= BRIEF =
Take the data below and repeat it exactly.

--- EXERCISE INPUT ---

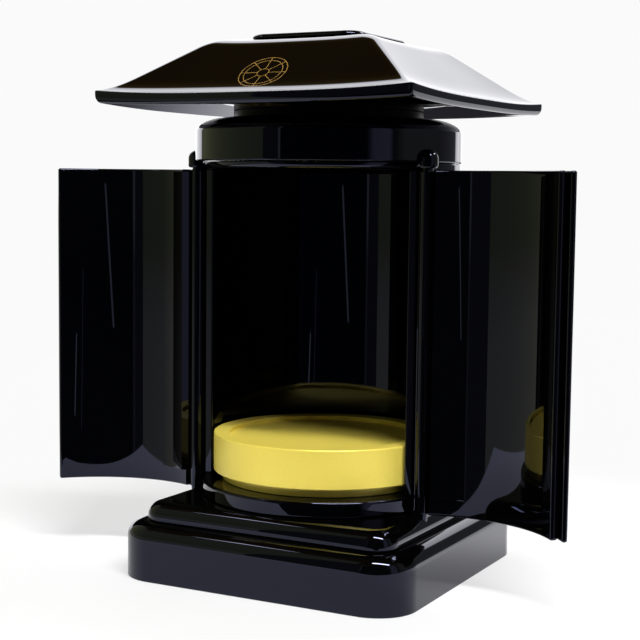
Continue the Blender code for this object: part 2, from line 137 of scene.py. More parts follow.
# Roof
ROOF_OVERHANG = 0.00575
EAVE_THICKNESS = 0.0053
EAVE_LIFT = 0.0024
UNDERSIDE_LIFT = 0.0015
EAVE_LEAN = 0.0023
EAVE_SQUARE = 0.0020
EAVE_CORNER = 0.0014
EAVE_ARRIS = 0.0005
CREST_CORNER = 0.0070
CREST_MARGIN = 0.0004
ROOF_RISE = 0.0279
BROW_INSET = 0.03546
BROW_DROP = 0.00492
FLAT_INSET = 0.0444
HOLLOW_INSET = 0.01775
HOLLOW_RISE = 0.0096
CREST_SLOPE = 0.11
EAVE_SLOPE = 0.10
SLAB_HALF = 0.0316
SLAB_CORNER = 0.0095
SLAB_THICKNESS = 0.0024
SLAB_ROUND = 0.0021
SLAB_SLOPE = 0.0036
FACE_SAG_POWER = 0.6
LIFT_POWER = 3
ARRIS_END_ANGLE = 80

# How finely round forms are divided, and how edges are eased, shaded and mitred
LATHE_STEPS = 256
ARC_STEP = 1.4
CORNER_STEPS = 24
ROUND_STEPS = 16
SMALL_STEPS = 7
SHOULDER_STEPS = 28
PIN_STEPS = 56
ROOF_SIDE_STEPS = 56
ROOF_CORNER_STEPS = 9
UNDERSIDE_STEPS = 8
BELLY_STEPS = 12
SLOPE_STEPS = 26
FACE_STEPS = 4
EASE = 0.00025
SHARP_ANGLE = 32
MITRE_LIMIT = 0.4

# Sizes that follow from the ones above
JAMB_INNER = CABINET_RADIUS - JAMB_WALL
STAND_RADIUS = JAMB_INNER - STAND_CLEARANCE
SHELL_INNER = CABINET_RADIUS + GAP
SHELL_OUTER = SHELL_INNER + SHELL_WALL
DOOR_INNER = CABINET_RADIUS + DOOR_CLEARANCE
DOOR_OUTER = DOOR_INNER + DOOR_WALL
HINGE_RADIUS = DOOR_OUTER + HINGE_STAND_OFF
STILE_RADIUS = HINGE_RADIUS - DOOR_INNER
HINGE_X = HINGE_RADIUS * math.cos(math.radians(HINGE_ANGLE))
HINGE_Y = -HINGE_RADIUS * math.sin(math.radians(HINGE_ANGLE))
STILE_SWEEP = math.degrees(math.asin((STILE_RADIUS + STILE_CLEARANCE) / HINGE_RADIUS))
SHELL_FRONT_ANGLE = HINGE_ANGLE - STILE_SWEEP
CAP_RADIUS = SHELL_OUTER + CAP_OVERHANG
HOLE_RADIUS = PIN_RADIUS + PIN_CLEARANCE
BOSS_RADIUS = HOLE_RADIUS + BOSS_WALL
STRIP_INNER = DOOR_OUTER + GAP
ROOF_HALF = PLINTH_HALF + ROOF_OVERHANG
HOLLOW_HALF = ROOF_HALF - HOLLOW_INSET
BROW_HALF = ROOF_HALF - BROW_INSET
CREST_HALF = SLAB_HALF + CREST_MARGIN
FLAT_HALF = ROOF_HALF - FLAT_INSET

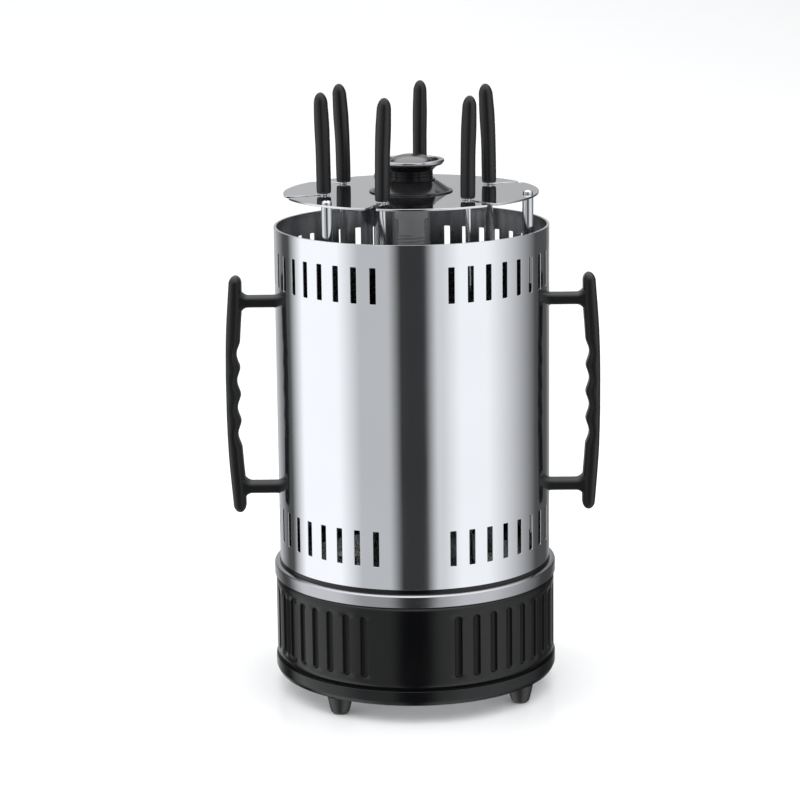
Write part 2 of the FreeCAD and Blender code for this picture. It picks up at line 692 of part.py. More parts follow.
# ---------------------------------------------------------------- drive
def chassis():
    """Steel plate that carries pillar, planet axles and motor."""
    disc = rod("chassis_disc", "floor_r", "chassis_low", "chassis_top")
    tools = [rod("chassis_eye", "pillar_in", "chassis_low", "chassis_top"),
             rod("chassis_bush_hole", "bush_hole_r", "chassis_low", "chassis_top", "motor")]
    tools += [rod("chassis_hole_" + at, "screw_hole_r", "chassis_low", "chassis_top", at)
              for at in FEET + MOTOR_SCREWS]
    tools += [rod("chassis_axle_" + at, "axle_hole_r", "chassis_low", "chassis_top", at)
              for at in SPITS]
    node("chassis_plate", cut("chassis_done", disc, tools))
    screws("chassis_screws", FEET, "screw_head_r", "screw_r",
           ("chassis_screw_low", "chassis_top", "chassis_top + screw_head"))
    pins = [rod("axle_" + at, "axle_r", "chassis_low", "axle_top", at) for at in SPITS]
    node("planet_axles", group("axle_set", pins))
    node("hub_pillar", turned("hub_pillar_body", [
        ("pillar_in", "chassis_top"), ("pillar_flange_r", "chassis_top"),
        ("pillar_flange_r", "pillar_flange_top"), ("pillar_r", "pillar_flange_top"),
        ("pillar_r", "clip_low"), ("clip_seat_r", "clip_low"), ("clip_seat_r", "clip_seat_top"),
        ("pillar_r", "clip_seat_top"), ("pillar_r", "deck_low"), ("pillar_in", "deck_low")]))
    clip = turned("clip_ring", [("clip_in", "clip_low"), ("clip_r", "clip_low"),
                                ("clip_r", "clip_top"), ("clip_in", "clip_top")])
    gap = block("clip_opening", "clip_r", "clip_gap", "clip_r")
    gap.Placement.Base = FreeCAD.Vector(0, -V["clip_gap"] / 2, V["clip_low"] - V["clip_in"])
    node("pillar_clip", cut("clip_done", clip, [gap]))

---

= ANSWER TO THE EXERCISE =
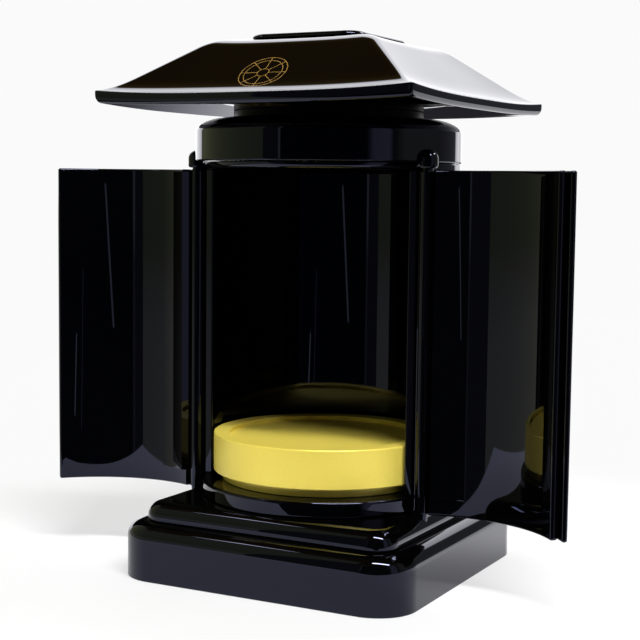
Continue the Blender code for this object: part 2, from line 137 of scene.py. More parts follow.
# Roof
ROOF_OVERHANG = 0.00575
EAVE_THICKNESS = 0.0053
EAVE_LIFT = 0.0024
UNDERSIDE_LIFT = 0.0015
EAVE_LEAN = 0.0023
EAVE_SQUARE = 0.0020
EAVE_CORNER = 0.0014
EAVE_ARRIS = 0.0005
CREST_CORNER = 0.0070
CREST_MARGIN = 0.0004
ROOF_RISE = 0.0279
BROW_INSET = 0.03546
BROW_DROP = 0.00492
FLAT_INSET = 0.0444
HOLLOW_INSET = 0.01775
HOLLOW_RISE = 0.0096
CREST_SLOPE = 0.11
EAVE_SLOPE = 0.10
SLAB_HALF = 0.0316
SLAB_CORNER = 0.0095
SLAB_THICKNESS = 0.0024
SLAB_ROUND = 0.0021
SLAB_SLOPE = 0.0036
FACE_SAG_POWER = 0.6
LIFT_POWER = 3
ARRIS_END_ANGLE = 80

# How finely round forms are divided, and how edges are eased, shaded and mitred
LATHE_STEPS = 256
ARC_STEP = 1.4
CORNER_STEPS = 24
ROUND_STEPS = 16
SMALL_STEPS = 7
SHOULDER_STEPS = 28
PIN_STEPS = 56
ROOF_SIDE_STEPS = 56
ROOF_CORNER_STEPS = 9
UNDERSIDE_STEPS = 8
BELLY_STEPS = 12
SLOPE_STEPS = 26
FACE_STEPS = 4
EASE = 0.00025
SHARP_ANGLE = 32
MITRE_LIMIT = 0.4

# Sizes that follow from the ones above
JAMB_INNER = CABINET_RADIUS - JAMB_WALL
STAND_RADIUS = JAMB_INNER - STAND_CLEARANCE
SHELL_INNER = CABINET_RADIUS + GAP
SHELL_OUTER = SHELL_INNER + SHELL_WALL
DOOR_INNER = CABINET_RADIUS + DOOR_CLEARANCE
DOOR_OUTER = DOOR_INNER + DOOR_WALL
HINGE_RADIUS = DOOR_OUTER + HINGE_STAND_OFF
STILE_RADIUS = HINGE_RADIUS - DOOR_INNER
HINGE_X = HINGE_RADIUS * math.cos(math.radians(HINGE_ANGLE))
HINGE_Y = -HINGE_RADIUS * math.sin(math.radians(HINGE_ANGLE))
STILE_SWEEP = math.degrees(math.asin((STILE_RADIUS + STILE_CLEARANCE) / HINGE_RADIUS))
SHELL_FRONT_ANGLE = HINGE_ANGLE - STILE_SWEEP
CAP_RADIUS = SHELL_OUTER + CAP_OVERHANG
HOLE_RADIUS = PIN_RADIUS + PIN_CLEARANCE
BOSS_RADIUS = HOLE_RADIUS + BOSS_WALL
STRIP_INNER = DOOR_OUTER + GAP
ROOF_HALF = PLINTH_HALF + ROOF_OVERHANG
HOLLOW_HALF = ROOF_HALF - HOLLOW_INSET
BROW_HALF = ROOF_HALF - BROW_INSET
CREST_HALF = SLAB_HALF + CREST_MARGIN
FLAT_HALF = ROOF_HALF - FLAT_INSET

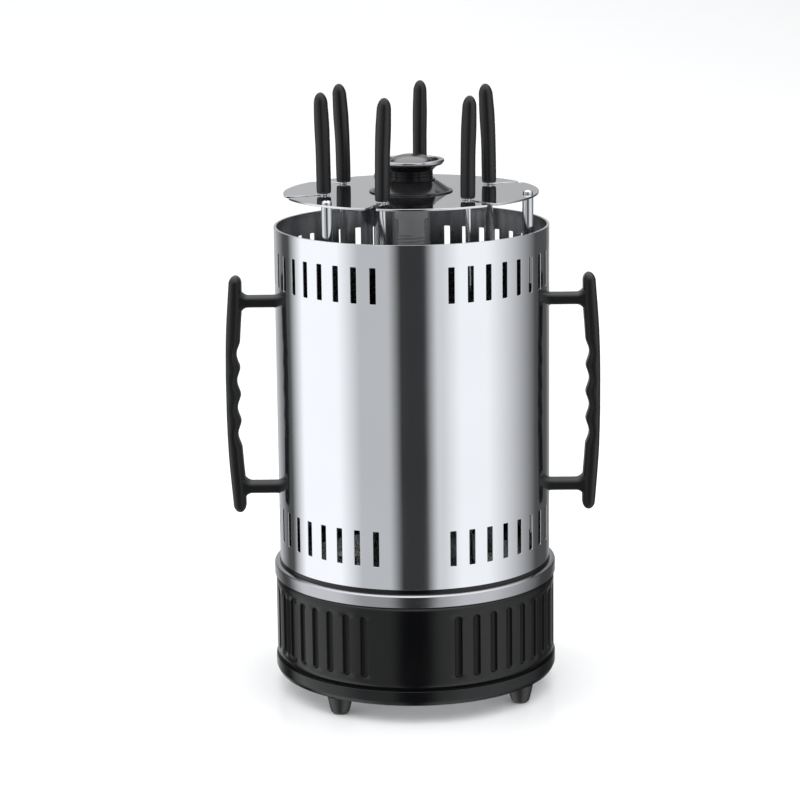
Write part 2 of the FreeCAD and Blender code for this picture. It picks up at line 692 of part.py. More parts follow.
# ---------------------------------------------------------------- drive
def chassis():
    """Steel plate that carries pillar, planet axles and motor."""
    disc = rod("chassis_disc", "floor_r", "chassis_low", "chassis_top")
    tools = [rod("chassis_eye", "pillar_in", "chassis_low", "chassis_top"),
             rod("chassis_bush_hole", "bush_hole_r", "chassis_low", "chassis_top", "motor")]
    tools += [rod("chassis_hole_" + at, "screw_hole_r", "chassis_low", "chassis_top", at)
              for at in FEET + MOTOR_SCREWS]
    tools += [rod("chassis_axle_" + at, "axle_hole_r", "chassis_low", "chassis_top", at)
              for at in SPITS]
    node("chassis_plate", cut("chassis_done", disc, tools))
    screws("chassis_screws", FEET, "screw_head_r", "screw_r",
           ("chassis_screw_low", "chassis_top", "chassis_top + screw_head"))
    pins = [rod("axle_" + at, "axle_r", "chassis_low", "axle_top", at) for at in SPITS]
    node("planet_axles", group("axle_set", pins))
    node("hub_pillar", turned("hub_pillar_body", [
        ("pillar_in", "chassis_top"), ("pillar_flange_r", "chassis_top"),
        ("pillar_flange_r", "pillar_flange_top"), ("pillar_r", "pillar_flange_top"),
        ("pillar_r", "clip_low"), ("clip_seat_r", "clip_low"), ("clip_seat_r", "clip_seat_top"),
        ("pillar_r", "clip_seat_top"), ("pillar_r", "deck_low"), ("pillar_in", "deck_low")]))
    clip = turned("clip_ring", [("clip_in", "clip_low"), ("clip_r", "clip_low"),
                                ("clip_r", "clip_top"), ("clip_in", "clip_top")])
    gap = block("clip_opening", "clip_r", "clip_gap", "clip_r")
    gap.Placement.Base = FreeCAD.Vector(0, -V["clip_gap"] / 2, V["clip_low"] - V["clip_in"])
    node("pillar_clip", cut("clip_done", clip, [gap]))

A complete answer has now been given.